Handling clients may be more challenging than handling clients' money.
On March 6, 2009, about lunch time, I got a call from Mrs. C. Apparently she was in some sort of a panic; she asked me when the market would stop falling. I couldn't predict the future, but I could only tell her: Based on historical experience, when the market turns around, it will stage a huge rally, and we won't know it in advance.
I felt I was making some progress in comforting Mrs. C and convincing her to stay the course. Then, I heard a roaring voice: "Get out! Get out! Tell him to get the hell out of stocks!!!" I knew it was Mr. C in the background. Mrs. C broke down in tears on the other end of the phone call. She said, "Michael, I can't take it anymore; just get out of stocks." I meekly replied: "OK, but you should never try stocks again."
I sold all their stocks, and on the second day after that, the market started a rally that brought it almost back to the level of the pre-crisis high. I never forget Mr. and Mrs. C because they called on the day the market hit bottom. Since then, I have been thinking, what could I do differently to help folks like them, or is there anything I can do?

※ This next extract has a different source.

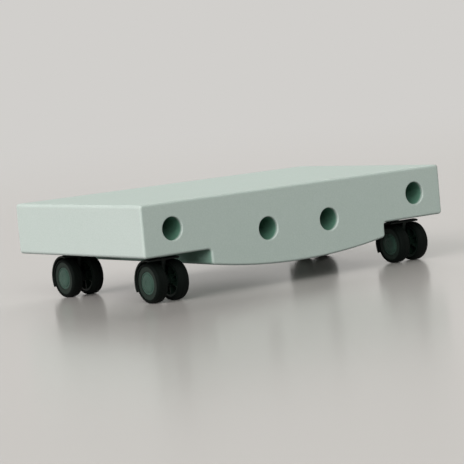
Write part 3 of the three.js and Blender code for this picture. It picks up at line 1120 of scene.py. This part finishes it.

Mrs. C came to me because her husband was an avid stock speculator. In his 60s, he was still checking the market every day and getting in and out of stocks when he saw fit. Over the years, he blew away a good chunk of their fortune. As their retirement was in serious jeopardy, Mrs. C pinned her hope on me to help undo the damage. I put them in a 40/60 portfolio where only 40% of their assets were in stocks.
The first year went very well, and Mr. and Mrs. C came to see me just to tell me that they were comfortable in taking more risk, something like 60/40 or even 70/30 would be just fine with them. Knowing that Mr. C had been a speculator (albeit a failed one), I thought they might be right. I adjusted the portfolio to 60/40. That was in the third quarter of 2007, a few short months before things fell apart.
As the market tumbled, I kept up my communications with Mrs. C, and she seemed to be more or less sanguine and patient. The bear market lasted a lot longer than I expected. In fact, it was the longest since World War II. All along I did not talk to Mr. C, since Mrs. C said he was an introvert and did not like to talk. The next time I heard him was his roaring voice on the other end of that fateful phone call that resulted in them selling their stocks at the bottom of the bear market.
I thought long and hard about this episode, and I believe I bear some responsibility: 1) I shouldn't have conceded to their request to take more risk at the top of the market; 2) I should have tried harder to talk to Mr. C. As we know by now, investor returns lag far behind fund returns precisely because most people let their emotions call the shots. If I had communicated with him, maybe I could have calmed him down. But then again, I may be over-estimating my powers of persuasion.
It seems to me the biggest challenge of being a financial advisor is not handling clients' money, but handling the clients themselves. What do you think?